## GIVEN EXERCISE
Within the data that follows, set down exactly the lines from the one containing "points = [vertex.co" through the one containing "obj.parent = empty", both ends included.

## MATERIAL PROVIDED
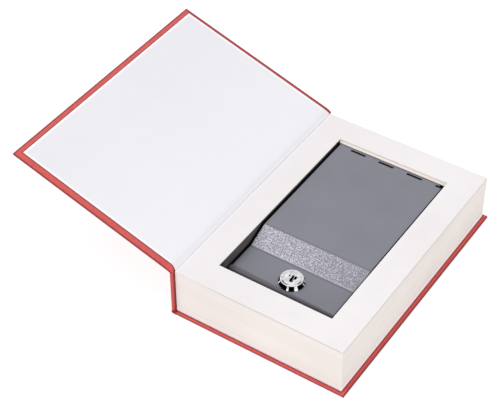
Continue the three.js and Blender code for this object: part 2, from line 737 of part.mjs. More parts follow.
// A forked spring plate pushed into the barrel's grooves under the lid
function addClip() {
  const inner = BARREL_FLATS / 2 - CLIP_DEPTH + SEAT_GAP;
  const outer = inner + CLIP_LEG;
  const end = BARREL_RADIUS + SEAT_GAP;
  const shape = new THREE.Shape([
    new THREE.Vector2(-outer, -end),
    new THREE.Vector2(-inner, -end),
    new THREE.Vector2(-inner, end),
    new THREE.Vector2(inner, end),
    new THREE.Vector2(inner, -end),
    new THREE.Vector2(outer, -end),
    new THREE.Vector2(outer, end + CLIP_BRIDGE),
    new THREE.Vector2(-outer, end + CLIP_BRIDGE),
  ]);
  const top = -SHEET - SEAT_GAP;
  add(lock, 'lock_clip', plate(shape, top - CLIP_SHEET, top), SPRING_STEEL);
}

// The key slot's slight S, in shares of its width and its length
function keywayShape() {
  const innerShare = 0.3;
  const outerShare = 0.5;
  const bendShare = 0.1;
  const w = KEYWAY_WIDTH;
  const h = KEYWAY_LENGTH;
  const half = [
    new THREE.Vector2(-innerShare * w, h * outerShare),
    new THREE.Vector2(-innerShare * w, h * bendShare),
    new THREE.Vector2(-outerShare * w, -h * bendShare),
    new THREE.Vector2(-outerShare * w, -h * outerShare),
  ];
  const other = half.map((p) => p.clone().negate());
  return new THREE.Shape([...half, ...other]);
}

function waferHeights() {
  return Array.from({ length: WAFER_COUNT }, (_, i) => -WAFER_DEPTH - i * WAFER_PITCH);
}

// The recess beside the key slot that guides the key's shoulder, and the index dot
function faceMarks(face) {
  const guide = block(
    GUIDE_X - GUIDE_WIDTH / 2,
    GUIDE_X + GUIDE_WIDTH / 2,
    GUIDE_Y - GUIDE_LENGTH / 2,
    GUIDE_Y + GUIDE_LENGTH / 2,
    face - GUIDE_DEPTH,
    face + OVERRUN,
  );
  return guide.add(rod(DOT_RADIUS, face - DOT_DEPTH, face + OVERRUN).translate([DOT_X, DOT_Y, 0]));
}

const LUG_SIDE = WAFER_WIDTH / 2 + LUG_REACH;
const SPRING_START = LUG_PLACE + LUG_LENGTH + SEAT_GAP;

function addPlug() {
  const face = BEZEL_HEIGHT - PLUG_RECESS;
  let body = rod(PLUG_RADIUS, TAIL_TOP, face).add(rod(PLUG_HEAD_RADIUS, face - PLUG_HEAD, face));
  const half = TAIL_SQUARE / 2;
  body = body.add(block(-half, half, -half, half, TAIL_END, TAIL_TOP + OVERRUN));
  body = body.subtract(rod(SCREW_RADIUS + SCREW_FIT, TAIL_END - OVERRUN, SCREW_Z + SCREW_LENGTH + SCREW_FIT));

  let cuts = plate(keywayShape(), face - KEYWAY_DEPTH, face + OVERRUN).add(faceMarks(face));
  const slotX = WAFER_WIDTH / 2 + WAFER_FIT;
  const pocketX = LUG_SIDE + 2 * WAFER_FIT;
  const pocketY0 = LUG_PLACE - WAFER_TRAVEL - SEAT_GAP;
  const pocketY1 = SPRING_START + SPRING_LENGTH + SEAT_GAP;
  for (const z of waferHeights()) {
    const z0 = z - WAFER_SLOT / 2;
    const z1 = z + WAFER_SLOT / 2;
    cuts = cuts.add(block(-slotX, slotX, -WAFER_TOP, WAFER_TOP, z0, z1));
    cuts = cuts.add(block(0, pocketX, pocketY0, pocketY1, z0, z1));
  }
  body = body.subtract(cuts.rotate([0, 0, KEYWAY_TURN_DEG]));
  add(plug, 'lock_plug', body, CHROME);
}

// Each wafer is a plate with a window for the key and a lug that its spring pushes
function addWafers() {
  const windowY = KEYWAY_LENGTH / 2 + WAFER_WINDOW_CLEARANCE;
  const windowX = KEYWAY_WIDTH / 2 + WAFER_WINDOW_CLEARANCE;
  const half = WAFER_SHEET / 2;
  waferHeights().forEach((z, i) => {
    let wafer = block(-WAFER_WIDTH / 2, WAFER_WIDTH / 2, -WAFER_TIP, WAFER_TAIL, -half, half);
    wafer = wafer.subtract(block(-windowX, windowX, -windowY, windowY, -WAFER_SHEET, WAFER_SHEET));
    wafer = wafer.add(block(windowX, LUG_SIDE, LUG_PLACE, LUG_PLACE + LUG_LENGTH, -half, half));
    const mesh = add(plug, `lock_wafer_${i + 1}`, wafer, BRASS);
    mesh.position.z = z;
    mesh.rotation.z = KEY_TURN;
  });
}

class SpringCurve extends THREE.Curve {
  getPoint(t, target = new THREE.Vector3()) {
    const angle = 2 * Math.PI * SPRING_TURNS * t;
    const y = SPRING_WIRE + t * (SPRING_LENGTH - 2 * SPRING_WIRE);
    return target.set(SPRING_RADIUS * Math.cos(angle), y, SPRING_RADIUS * Math.sin(angle));
  }
}

function addSprings() {
  const wire = new THREE.Shape();
  wire.absarc(0, 0, SPRING_WIRE, 0, 2 * Math.PI, false);
  const section = new THREE.Shape(wire.getPoints(WIRE_SIDES).slice(0, -1));
  const coil = new THREE.ExtrudeGeometry(section, {
    steps: SPRING_TURNS * SPRING_STEPS,
    extrudePath: new SpringCurve(),
  });
  const x = WAFER_WIDTH / 2 + LUG_REACH / 2 + WAFER_FIT;
  waferHeights().forEach((z, i) => {
    const spring = solidOf(coil).translate([x, SPRING_START, 0]);
    const mesh = add(plug, `wafer_spring_${i + 1}`, spring, SPRING_STEEL);
    mesh.position.z = z;
    mesh.rotation.z = KEY_TURN;
  });
  const gap = SPRING_LENGTH / SPRING_TURNS - 2 * SPRING_WIRE;
  console.log(`least gap between a wafer spring's turns: ${gap.toFixed(2)} mm`);
}

function squareHole(z0, z1) {
  const half = TAIL_SQUARE / 2 + TAIL_FIT;
  return block(-half, half, -half, half, z0, z1);
}

// The stop plate's tab meets the ends of the housing's rim, a quarter turn apart
function addStopPlate() {
  const z0 = STOP_Z - STOP_SHEET;
  const halfTab = radians(STOP_TAB_DEG / 2);
  const tab = plate(sector(STOP_DISC_RADIUS - OVERRUN, STOP_TAB_REACH, -halfTab, halfTab), z0, STOP_Z);
  const disc = rod(STOP_DISC_RADIUS, z0, STOP_Z).add(tab);
  const solid = disc.subtract(squareHole(z0 - OVERRUN, STOP_Z + OVERRUN));
  add(plug, 'lock_stop_plate', solid, ZINC);
}

function addCam() {
  const reach = CAM_LENGTH - CAM_TIP_RADIUS;
  const lean = Math.asin((CAM_HUB_RADIUS - CAM_TIP_RADIUS) / reach);
  const side = Math.PI / 2 - lean;
  const outline = new THREE.Shape();
  outline.absarc(0, 0, CAM_HUB_RADIUS, side, 2 * Math.PI - side, false);
  outline.absarc(reach, 0, CAM_TIP_RADIUS, -side, side, false);
  const solid = plate(outline, CAM_Z - CAM_SHEET, CAM_Z);
  const cam = solid.subtract(squareHole(CAM_Z - CAM_SHEET - OVERRUN, CAM_Z + OVERRUN));
  add(plug, 'lock_cam', cam, ZINC);
}

function addCamFixing() {
  const washer = rod(WASHER_RADIUS, WASHER_Z - WASHER_SHEET, WASHER_Z);
  const hole = rod(SCREW_RADIUS + SCREW_FIT, WASHER_Z - WASHER_SHEET - OVERRUN, WASHER_Z + OVERRUN);
  add(plug, 'cam_washer', washer.subtract(hole), SPRING_STEEL);

  const headEnd = SCREW_Z - SCREW_HEAD;
  const profile = new THREE.Path();
  profile.moveTo(0, headEnd);
  profile.quadraticCurveTo(SCREW_HEAD_RADIUS, headEnd, SCREW_HEAD_RADIUS, SCREW_Z);
  profile.lineTo(SCREW_RADIUS, SCREW_Z);
  profile.lineTo(SCREW_RADIUS, SCREW_Z + SCREW_LENGTH);
  profile.lineTo(0, SCREW_Z + SCREW_LENGTH);
  const half = SCREW_SLOT / 2;
  const slot = block(
    -SCREW_HEAD_RADIUS,
    SCREW_HEAD_RADIUS,
    -half,
    half,
    headEnd - OVERRUN,
    headEnd + SCREW_SLOT_DEPTH,
  );
  const screw = turned(profile.getPoints(BEND_STEPS / 2)).subtract(slot);
  add(plug, 'cam_screw', screw, ZINC);
}

function addLock() {
  lock.position.set(0, LOCK_Y - BEAD_Y, LOW_Z - BEAD_Z);
  addHousing();
  addClip();
  addPlug();
  addWafers();
  addSprings();
  addStopPlate();
  addCam();
  addCamFixing();
}

addBackCover();
addSpine();
addBackJoint();
addFrontCover();
addFrontJoint();
addPageBlock();
addTray();
addKeeper();
addLid();
addLock();

export default parts;
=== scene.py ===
import json
import math

import bpy
from mathutils import Matrix, Vector


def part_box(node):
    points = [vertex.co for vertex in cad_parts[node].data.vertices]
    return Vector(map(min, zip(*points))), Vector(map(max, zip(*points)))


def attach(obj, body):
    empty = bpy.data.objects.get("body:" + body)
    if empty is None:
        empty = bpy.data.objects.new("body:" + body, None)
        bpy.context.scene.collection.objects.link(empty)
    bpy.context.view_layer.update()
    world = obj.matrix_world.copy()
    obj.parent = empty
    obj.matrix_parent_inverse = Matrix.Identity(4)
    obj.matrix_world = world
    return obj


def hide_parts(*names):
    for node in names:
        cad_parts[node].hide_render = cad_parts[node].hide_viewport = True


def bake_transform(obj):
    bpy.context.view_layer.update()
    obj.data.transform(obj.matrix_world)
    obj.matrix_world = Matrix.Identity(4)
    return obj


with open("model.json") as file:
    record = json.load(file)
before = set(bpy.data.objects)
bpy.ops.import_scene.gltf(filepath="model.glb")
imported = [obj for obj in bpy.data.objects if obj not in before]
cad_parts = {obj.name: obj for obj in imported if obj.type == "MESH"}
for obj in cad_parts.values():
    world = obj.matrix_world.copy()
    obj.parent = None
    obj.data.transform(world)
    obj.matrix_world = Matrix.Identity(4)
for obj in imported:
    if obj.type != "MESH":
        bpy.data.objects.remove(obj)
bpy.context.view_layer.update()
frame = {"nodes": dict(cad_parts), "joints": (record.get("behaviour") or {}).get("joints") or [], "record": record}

bpy.ops.object.select_all(action="DESELECT")

# The studio: a plain white sweep of floor, a broad soft box overhead, a softer one from the
# front, and an even white surround. The camera stands in front, to the right and above,
# with a long lens.
mm = 0.001
CAMERA_PLACE = Vector((426.8, -761.1, 870.1)) * mm
CAMERA_TURN_DEG = (47.434, 0.264, 33.716)
CAMERA_LENS = 106.92
CAMERA_REACH = 20.0
SENSOR_WIDTH = 36.0
SURROUND_STRENGTH = 0.74
OVERHEAD_PLACE = Vector((-0.45, -0.15, 1.3))
OVERHEAD_WIDTH = 1.1
OVERHEAD_WATTS = 8.0
FRONT_PLACE = Vector((-0.5, -1.5, 0.7))
FRONT_WIDTH = 0.9
FRONT_WATTS = 1.8

bpy.context.scene.view_settings.view_transform = "Standard"
camera_turn = [math.radians(angle) for angle in CAMERA_TURN_DEG]
bpy.ops.object.camera_add(location=CAMERA_PLACE, rotation=camera_turn)
camera = bpy.context.object
camera.data.lens = CAMERA_LENS
camera.data.sensor_width = SENSOR_WIDTH
camera.data.clip_end = CAMERA_REACH
bpy.context.scene.camera = camera


def soft_box(place, width, watts):
    """A round soft light at place, aimed at the middle of the floor."""
    bpy.ops.object.light_add(type="AREA", location=place)
    light = bpy.context.object
    light.data.shape = "DISK"
    light.data.size = width
    light.data.energy = watts
    light.rotation_mode = "QUATERNION"
    light.rotation_quaternion = (-place).to_track_quat("-Z", "Y")


soft_box(OVERHEAD_PLACE, OVERHEAD_WIDTH, OVERHEAD_WATTS)
soft_box(FRONT_PLACE, FRONT_WIDTH, FRONT_WATTS)

surround = bpy.data.worlds.new("white_surround")
surround.use_nodes = True
backdrop = surround.node_tree.nodes["Background"]
backdrop.inputs["Color"].default_value = (1, 1, 1, 1)
backdrop.inputs["Strength"].default_value = SURROUND_STRENGTH
bpy.context.scene.world = surround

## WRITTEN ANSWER
    points = [vertex.co for vertex in cad_parts[node].data.vertices]
    return Vector(map(min, zip(*points))), Vector(map(max, zip(*points)))


def attach(obj, body):
    empty = bpy.data.objects.get("body:" + body)
    if empty is None:
        empty = bpy.data.objects.new("body:" + body, None)
        bpy.context.scene.collection.objects.link(empty)
    bpy.context.view_layer.update()
    world = obj.matrix_world.copy()
    obj.parent = empty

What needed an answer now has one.